Interdigitated array microelectrode based impedance biosensor coupled with magnetic nanoparticle–antibody conjugates for detection of Escherichia coli O157:H7 in food samples

Abstract

An impedance biosensor based on interdigitated array microelectrode (IDAM) coupled with magnetic nanoparticle–antibody conjugates (MNAC) was developed and evaluated for rapid and specific detection of E. coli O157:H7 in ground beef samples. MNAC were prepared by immobilizing biotin-labeled polyclonal goat anti- E. coli antibodies onto streptavidin-coated magnetic nanoparticles, which were used to separate and concentrate E. coli O157:H7 from ground beef samples. Magnitude of impedance and phase angle were measured in a frequency range of 10 Hz to 1 MHz in the presence of 0.1 M mannitol solution.

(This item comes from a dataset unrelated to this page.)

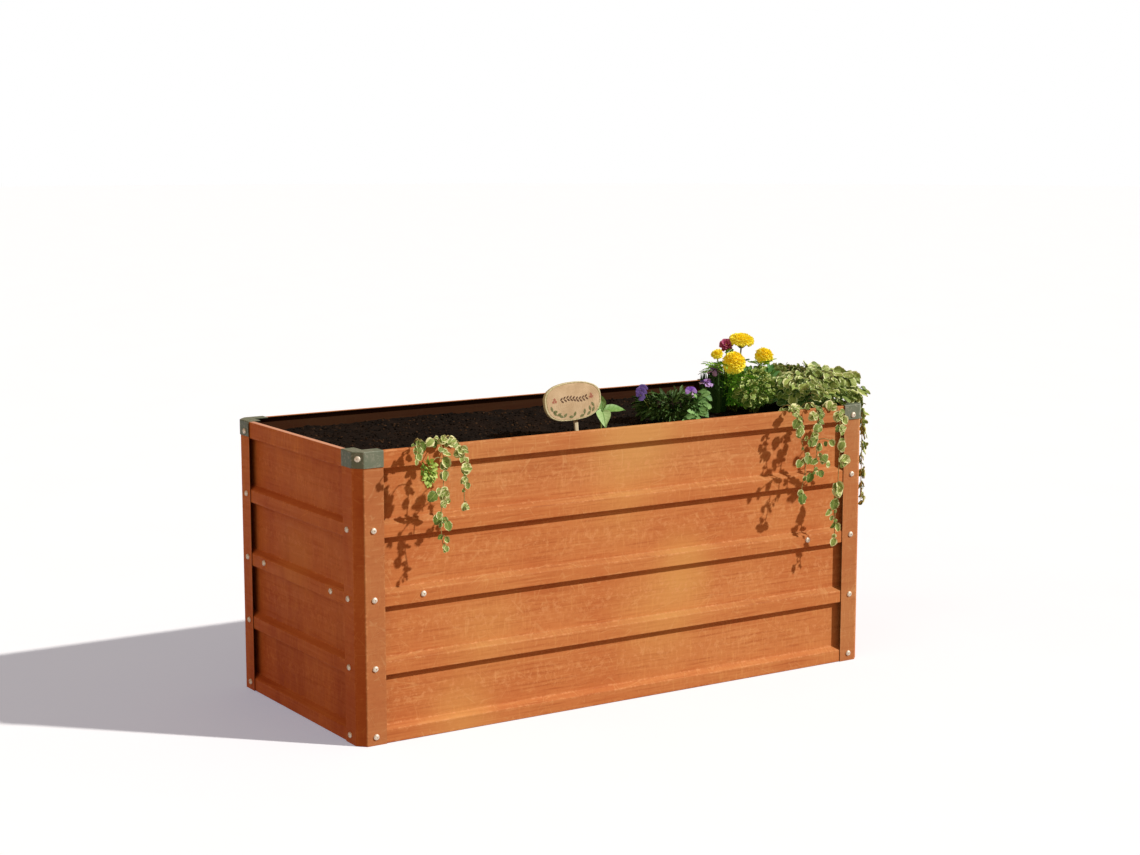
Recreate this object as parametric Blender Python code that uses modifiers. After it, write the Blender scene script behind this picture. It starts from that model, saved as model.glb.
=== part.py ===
"""Planted raised bed: a ribbed sheet-steel planter filled with soil, its plants and a sign.

The origin is the centre of the base. +X runs along the length, +Z is up and the front faces -Y.
"""

import math
import random

import bmesh
import bpy
from mathutils import Matrix, Vector, noise

# Overall size over the outer faces of the corner posts, in metres
LENGTH = 1.200
WIDTH = 0.520
HEIGHT = 0.550

# Sheet metal
SHEET = 0.0012            # panels, posts and caps
GAP = 0.0003              # clearance between parts that touch
RIB_COUNT = 5             # raised ribs on each wall
RIB_HEIGHT = 0.033
RIB_DEPTH = 0.012         # how far the bands between the ribs lie back
RIB_SLOPE = 0.008         # height of the sloped step on top of a rib
HEM = 0.011               # folded-in edge at the top and the bottom of a panel
PANEL_INSET = SHEET + GAP
RIB_PITCH = (HEIGHT - RIB_HEIGHT) / (RIB_COUNT - 1)

# Corner posts and their caps
CHAMFER = 0.016           # leg of the 45 degree face
FLANGE = 0.040
POST_REACH = CHAMFER + FLANGE
CAP_HEIGHT = 0.031
CAP_PLATE = 0.025         # how far the top plate reaches inwards
CAP_EDGE = 0.002          # rounded edge of the cap
POST_TOP = HEIGHT - CAP_EDGE

# Diagonal braces inside the corners, bolted into the middle rib
BRACE_THICK = 0.002
BRACE_HEIGHT = 0.020
BRACE_TAB = 0.028
BRACE_LEFT_LEG = 0.137    # along the front and back walls, from the left corners
BRACE_RIGHT_LEG = 0.149
BRACE_SIDE_LEG = 0.1125   # along the two short walls
BRACE_RISE = 0.0035       # above the lower edge of the rib

# Pan-head bolts with their nuts, M6
BOLT_RADIUS = 0.003
HEAD_RADIUS = 0.0059
HEAD_HEIGHT = 0.0033
NUT_RADIUS = 0.0058
NUT_HEIGHT = 0.005
BOLT_TIP = 0.0015
CAP_BOLT_LONG = 0.034     # bolt's distance from the corner on a long wall
CAP_BOLT_SHORT = 0.039    # and on a short wall
CAP_BOLT_Z = 0.530
CHAMFER_BOLT_Z = 0.538

# Soil
SOIL_CLEARANCE = 0.0150   # soil's side from the posts' outer faces
SOIL_LEVEL = 0.522
SOIL_ROUGHNESS = 0.004
SOIL_CELLS = (32, 14)
STEM_CLEARANCE = 0.0007   # around a stem where it passes through soil or foliage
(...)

The lowest detection limits of this biosensor for detection of E. coli O157:H7 in pure culture and ground beef samples were 7.4 × 10 4 and 8.0 × 10 5 CFU ml −1, respectively. The regression equation for the normalized impedance change (NIC) versus E. coli O157:H7 concentration ( N) in ground beef samples was NIC = 15.55 N − 71.04 with R 2 = 0.95. Sensitivity of the impedance biosensor was improved by 35% by concentrating bacterial cells attached to MNAC in the active layer of IDAM above the surface of electrodes with the help of a magnetic field. Based on equivalent circuit analysis, it was observed that bulk resistance and double layer capacitance were responsible for the impedance change caused by the presence of E. coli O157:H7 on the surface of IDAM. Surface immobilization techniques, redox probes, or sample incubation were not used in this impedance biosensor. The total detection time from sampling to measurement was 35 min.